Work to complete:
Extract every line that contains the word "piece".

### Source data ###

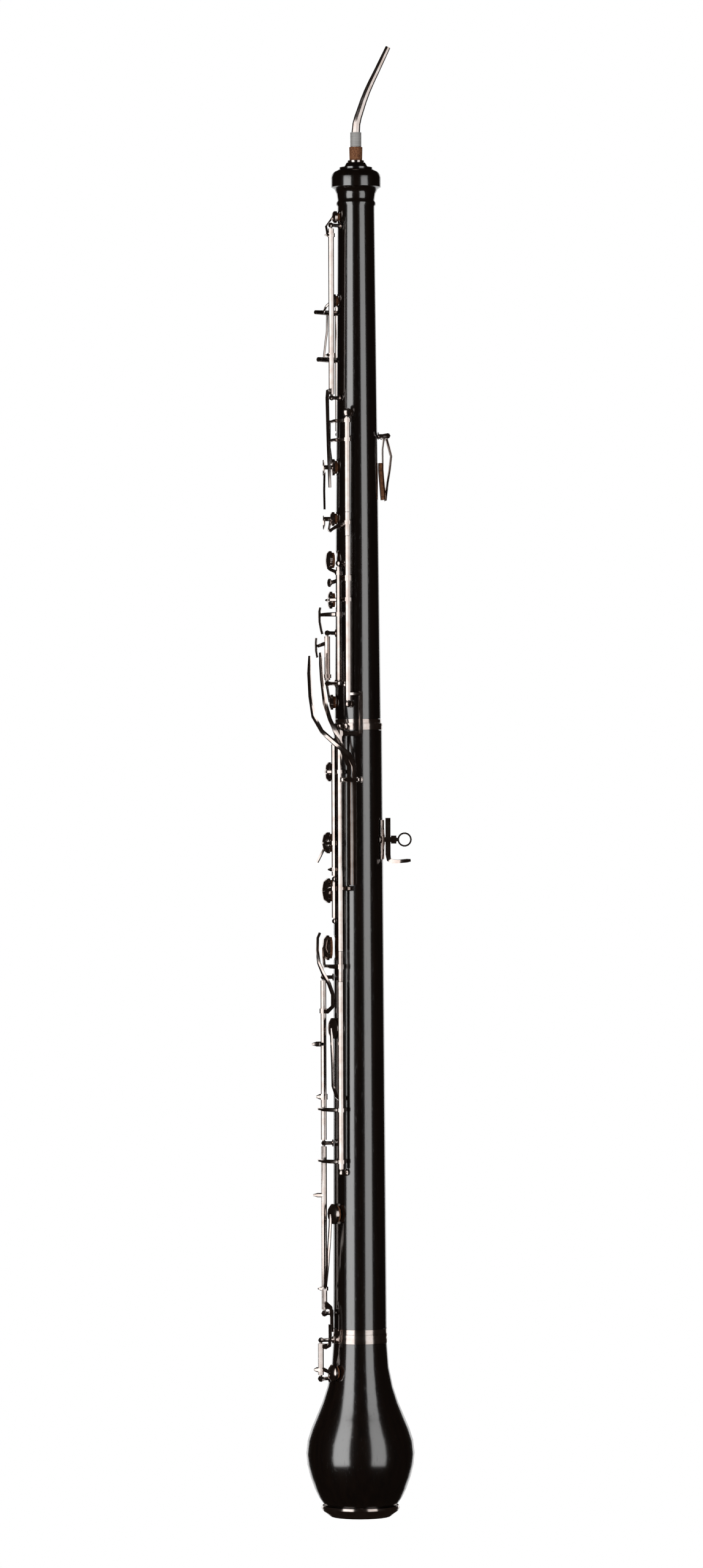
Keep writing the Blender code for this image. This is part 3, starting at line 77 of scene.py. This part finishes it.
class Shader:
    """A Principled material with helpers for its texture nodes."""

    def __init__(self, name, colour, roughness, metallic=0.0):
        self.material = bpy.data.materials.new(name)
        self.material.use_nodes = True
        self.nodes = self.material.node_tree.nodes
        self.links = self.material.node_tree.links
        self.base = self.nodes["Principled BSDF"]
        self.base.inputs["Base Color"].default_value = (*colour, 1.0)
        self.base.inputs["Roughness"].default_value = roughness
        self.base.inputs["Metallic"].default_value = metallic
        self.place = self.nodes.new("ShaderNodeTexCoord").outputs["Object"]

    def noise(self, scale, detail=3.0, stretch=(1.0, 1.0, 1.0)):
        mapping = self.nodes.new("ShaderNodeMapping")
        mapping.inputs["Scale"].default_value = stretch
        self.links.new(self.place, mapping.inputs["Vector"])
        texture = self.nodes.new("ShaderNodeTexNoise")
        texture.inputs["Scale"].default_value = scale
        texture.inputs["Detail"].default_value = detail
        self.links.new(mapping.outputs["Vector"], texture.inputs["Vector"])
        return texture.outputs["Fac"]

    def ramp(self, source, stops):
        ramp = self.nodes.new("ShaderNodeValToRGB")
        elements = ramp.color_ramp.elements
        while len(elements) < len(stops):
            elements.new(0.5)
        for element, (position, colour) in zip(elements, stops):
            element.position = position
            element.color = (*colour, 1.0)
        self.links.new(source, ramp.inputs["Fac"])
        return ramp.outputs["Color"]

    def spread(self, source, low, high):
        change = self.nodes.new("ShaderNodeMapRange")
        change.inputs["To Min"].default_value = low
        change.inputs["To Max"].default_value = high
        self.links.new(source, change.inputs["Value"])
        return change.outputs["Result"]

    def drive(self, source, socket):
        self.links.new(source, self.base.inputs[socket])

    def bump(self, height, strength, distance):
        bump = self.nodes.new("ShaderNodeBump")
        bump.inputs["Strength"].default_value = strength
        bump.inputs["Distance"].default_value = distance
        self.links.new(height, bump.inputs["Height"])
        self.links.new(bump.outputs["Normal"], self.base.inputs["Normal"])


def wood_look():
    look = Shader("grenadilla_look", (0.004, 0.003, 0.002), 0.2)
    look.base.inputs["IOR"].default_value = WOOD_IOR
    grain = look.noise(60.0, 5.0, (5.0, 5.0, 0.5))
    look.drive(look.ramp(grain, [(0.3, (0.002, 0.001, 0.001)), (0.7, (0.010, 0.005, 0.003))]),
               "Base Color")
    pores = look.noise(1500.0, 2.0, (1.0, 1.0, 0.1))
    pits = look.ramp(pores, [(0.3, (0.0, 0.0, 0.0)), (0.36, (1.0, 1.0, 1.0))])
    look.drive(look.spread(pits, 0.24, 0.15), "Roughness")
    look.bump(pits, 0.1, 0.00003)
    return look.material


def nickel_look():
    look = Shader("nickel_look", (0.58, 0.5, 0.46), 0.12, 1.0)
    haze = look.noise(220.0, 4.0)
    look.drive(look.ramp(haze, [(0.3, (0.5, 0.42, 0.38)), (0.7, (0.66, 0.6, 0.57))]), "Base Color")
    look.drive(look.spread(haze, 0.08, 0.2), "Roughness")
    return look.material


def cork_look():
    look = Shader("cork_look", (0.5, 0.22, 0.1), 0.85)
    lumps = look.noise(1100.0, 4.0)
    look.drive(look.ramp(lumps, [(0.3, (0.16, 0.06, 0.03)), (0.5, (0.42, 0.17, 0.075)),
                                 (0.75, (0.62, 0.3, 0.15))]), "Base Color")
    look.bump(lumps, 0.5, 0.0002)
    return look.material


def sleeve_look():
    look = Shader("sleeve_look", (0.82, 0.81, 0.78), 0.45)
    winding = look.noise(500.0, 2.0, (0.2, 0.2, 3.0))
    look.drive(look.ramp(winding, [(0.3, (0.70, 0.69, 0.66)), (0.7, (0.86, 0.85, 0.83))]),
               "Base Color")
    look.bump(winding, 0.4, 0.0001)
    return look.material


LOOKS = {"grenadilla": wood_look(), "nickel": nickel_look(), "cork": cork_look(),
         "white_sleeve": sleeve_look()}
RECORD = frame["record"]
SLOTS = {part["node"]: part["material_slot"] for part in RECORD["subparts"]}
BODIES = {node: body for body, nodes in RECORD["behaviour"]["bodies"].items() for node in nodes}


def skin(node):
    """A smooth-shaded copy of a CAD node that stands for it."""
    shape = bmesh.new()
    shape.from_mesh(frame["nodes"][node].data)
    bmesh.ops.remove_doubles(shape, verts=shape.verts, dist=WELD)
    mesh = bpy.data.meshes.new(node + "_skin")
    shape.to_mesh(mesh)
    shape.free()
    if "custom_normal" in mesh.attributes:
        mesh.attributes.remove(mesh.attributes["custom_normal"])
    mesh.shade_smooth()
    mesh.set_sharp_from_angle(angle=radians(SHARP_ANGLE))
    mesh.materials.clear()
    mesh.materials.append(LOOKS[SLOTS[node]])
    piece = bpy.data.objects.new(node + "_skin", mesh)
    bpy.context.scene.collection.objects.link(piece)
    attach(piece, BODIES[node])
    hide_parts(node)
    return piece


for name in sorted(SLOTS):
    skin(name)


# Lights and background

def strip_light(name, near, far, radiance):
    """An upright softbox that spans two angles round the object."""
    middle = radians((near + far) / 2)
    half = radians(abs(far - near) / 2)
    lamp = bpy.data.lights.new(name, 'AREA')
    lamp.shape = 'RECTANGLE'
    lamp.size = 2 * LIGHT_DISTANCE * tan(half)
    lamp.size_y = LIGHT_HEIGHT
    lamp.energy = radiance * pi * lamp.size * lamp.size_y
    holder = bpy.data.objects.new(name, lamp)
    place = Vector((sin(middle), -cos(middle), 0.0)) * LIGHT_DISTANCE
    holder.location = place + Vector((0.0, 0.0, LIGHT_CENTRE))
    holder.rotation_euler = place.to_track_quat('Z', 'Y').to_euler()
    bpy.context.scene.collection.objects.link(holder)


for softbox in SOFTBOXES:
    strip_light(*softbox)

world = bpy.data.worlds.new("studio")
bpy.context.scene.world = world
world.use_nodes = True
tree = world.node_tree
dim = tree.nodes["Background"]
dim.inputs["Color"].default_value = (*DIM, 1.0)
dim.inputs["Strength"].default_value = 1.0
white = tree.nodes.new("ShaderNodeBackground")
white.inputs["Color"].default_value = (*WHITE, 1.0)
white.inputs["Strength"].default_value = 1.0
path = tree.nodes.new("ShaderNodeLightPath")
choose = tree.nodes.new("ShaderNodeMixShader")
tree.links.new(path.outputs["Is Camera Ray"], choose.inputs["Fac"])
tree.links.new(dim.outputs["Background"], choose.inputs[1])
tree.links.new(white.outputs["Background"], choose.inputs[2])
tree.links.new(choose.outputs["Shader"], tree.nodes["World Output"].inputs["Surface"])

# Camera
lens = bpy.data.cameras.new("photo_camera")
lens.sensor_fit = 'VERTICAL'
lens.sensor_height = SENSOR * 1000
lens.lens = SENSOR * 1000 * CAMERA_DISTANCE / (IMAGE[1] * METRES_PER_PIXEL)
lens.clip_end = CLIP_END
camera = bpy.data.objects.new("photo_camera", lens)
bpy.context.scene.collection.objects.link(camera)
across = (IMAGE[0] / 2 - AXIS_COLUMN) * METRES_PER_PIXEL
height = (RIM_ROW - IMAGE[1] / 2) * METRES_PER_PIXEL
upright = Matrix.Rotation(pi / 2, 4, 'X') @ Matrix.Rotation(-atan(AXIS_LEAN), 4, 'Z')
camera.matrix_world = Matrix.Translation(Vector((across, -CAMERA_DISTANCE, height))) @ upright

scene = bpy.context.scene
scene.camera = camera
scene.render.engine = 'CYCLES'
scene.render.resolution_x = IMAGE[0]
scene.render.resolution_y = IMAGE[1]
scene.render.resolution_percentage = 100
scene.view_settings.view_transform = 'Standard'
scene.view_settings.look = 'None'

###

Response to the exercise:
    piece = bpy.data.objects.new(node + "_skin", mesh)
    bpy.context.scene.collection.objects.link(piece)
    attach(piece, BODIES[node])
    return piece